Jill Marsh, Rohan Quine and Gilly Hamer

Around nine, though, in the immortal words of Wallace and Gromit, the bounce had gone out of my bungee. Time to say goodbye all round and totter off to the train back to Oxford. LBF14 in some ways wasn’t as exciting as LBF13, and maybe this is because the self-publishing community is consolidating its position, surveying its tract of hard-won ground, looking ahead to further struggles and further triumphs. The main thing – and the uplifting thing – is that we are all in this together and we are all giving each other a helping hand. Which is brilliant.
The authors' showcase table

Fictionfire upcoming Focus Workshops: Parents and Children April 26th; Share and Support May 17th 

For details of all of these and how to book, visit the website at 

Previous London Book Fair reports: plus and


Debbie Young said...

Great post, Lorna, and thank you for sharing all that you gleaned from the seminars. As someone who spent almost the whole of my time at the Fair just talking with other authors and publishing partners, rather than attending whole seminars, I am very grateful for the low-down on the best talks!

Lorna F said...

Thanks, Debbie. I'm afraid that I missed out on most of the seminars this time round so I'm looking forward to reading other people's blogs and comments too!

Kevin Booth said...

A great post!

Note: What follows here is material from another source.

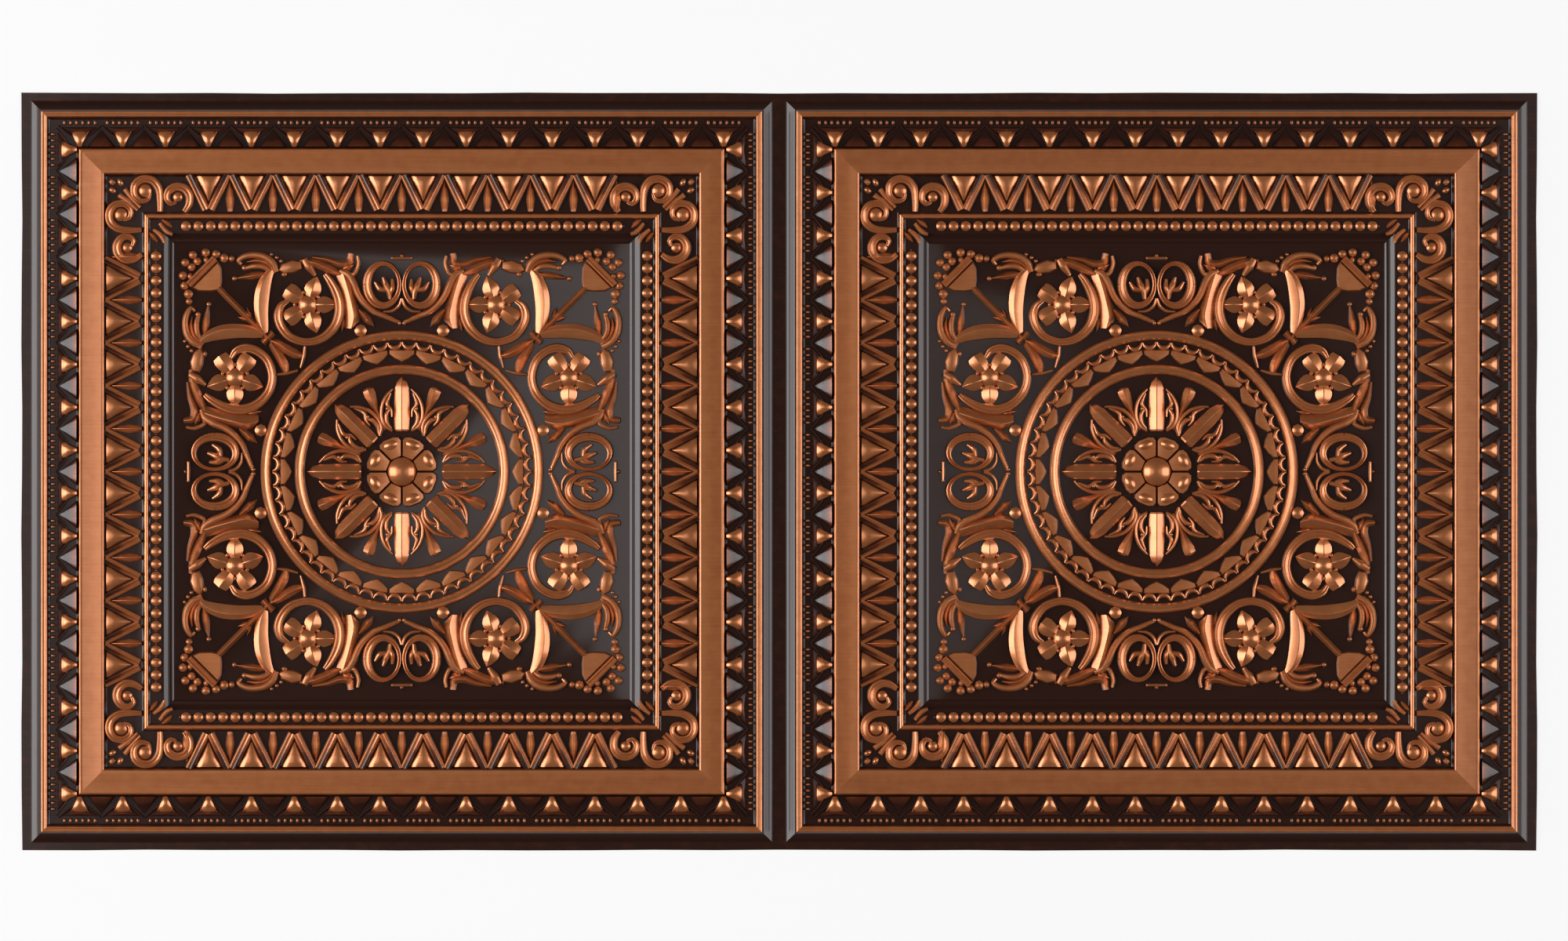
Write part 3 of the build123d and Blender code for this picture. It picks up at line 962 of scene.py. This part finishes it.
@dataclass
class CornerSprays:
    """What fills the corners of the leaf course and of the bead course."""

    rub: Rub = Rub(low=0.0)

    def pieces(self, repeater: Repeater) -> list[bpy.types.Object]:
        """Make both corner fillings, each half mirrored about the field's diagonal."""
        half = joined(self.volutes(), self.sprig())
        return [repeater.repeat("corner_sprays", joined(half, half.mirrored()), self.rub, turns=SIDES)]

    def volutes(self) -> MeshParts:
        """The large and the small volute beside a corner."""
        large = [
            (194.2, 209.0), (194.0, 218.0), (195.2, 227.6), (200.6, 234.2), (208.4, 235.0),
            (214.4, 230.4), (215.0, 222.8), (210.0, 217.6), (204.0, 218.6), (202.0, 223.6),
        ]
        large_widths = [2.4, 3.0, 3.6, 3.8, 3.8, 3.5, 3.1, 2.6, 2.1, 1.5]
        large_rises = [2.8, 3.4, 3.9, 4.1, 4.1, 4.1, 3.9, 3.5, 3.0, 2.4]
        small = [
            (174.6, 208.8), (170.8, 214.8), (170.4, 221.8), (174.6, 227.6), (181.4, 229.0),
            (187.4, 225.4), (188.8, 219.4), (185.2, 215.2), (181.2, 216.8),
        ]
        small_widths = [2.4, 3.4, 3.9, 4.0, 3.9, 3.6, 3.0, 2.4, 1.6]
        small_rises = [2.8, 3.4, 3.9, 4.0, 4.0, 3.9, 3.5, 3.0, 2.2]
        return joined(
            ridge(large, large_widths, large_rises, LEAF_CHANNEL, Section.DOUBLE),
            dome((206.4, 225.8), (5.8, 5.8), 2.6, LEAF_CHANNEL),
            ridge(small, small_widths, small_rises, LEAF_CHANNEL, Section.DOUBLE),
            dome((180.0, 220.8), (4.4, 4.4), 2.2, LEAF_CHANNEL),
        )

    def sprig(self) -> MeshParts:
        """Half of the stem and drops that lie along the diagonal."""
        return joined(
            ridge([(210.0, 212.2), (216.6, 219.4), (222.4, 227.0)], [1.5, 2.2, 2.4], [3.2], LEAF_CHANNEL),
            dome((226.0, 232.4), (2.4, 3.6), 3.0, LEAF_CHANNEL, -30),
            dome((232.4, 233.0), (2.2, 3.2), 2.8, LEAF_CHANNEL, -45, sides=10, rings=3),
            blade((184.6, 196.2), (193.4, 203.6), 2.4, 3.0, BEAD_CHANNEL, 0.6),
            ridge([(184.0, 190.6), (189.0, 193.0), (194.6, 199.4)], [1.6, 2.3, 1.6], [3.0], BEAD_CHANNEL),
        )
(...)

We all seem to get such a different experience at the LBF. I spent a lot more time at the literary translation events this year, as well as talking to and getting to know other author publishers. I particularly agree with your comment: "LBF14 in some ways wasn’t as exciting as LBF13, and maybe this is because the self-publishing community is consolidating its position, surveying its tract of hard-won ground, looking ahead to further struggles and further triumphs."

Lorna F said...

Thanks Kevin - glad you enjoyed the post. Yes, there seems to be a range of experience of LBF. How did you get on at the literary translation events? Are you going to blog about that, maybe? The area I feel I haven't paid any attention to myself is that of rights.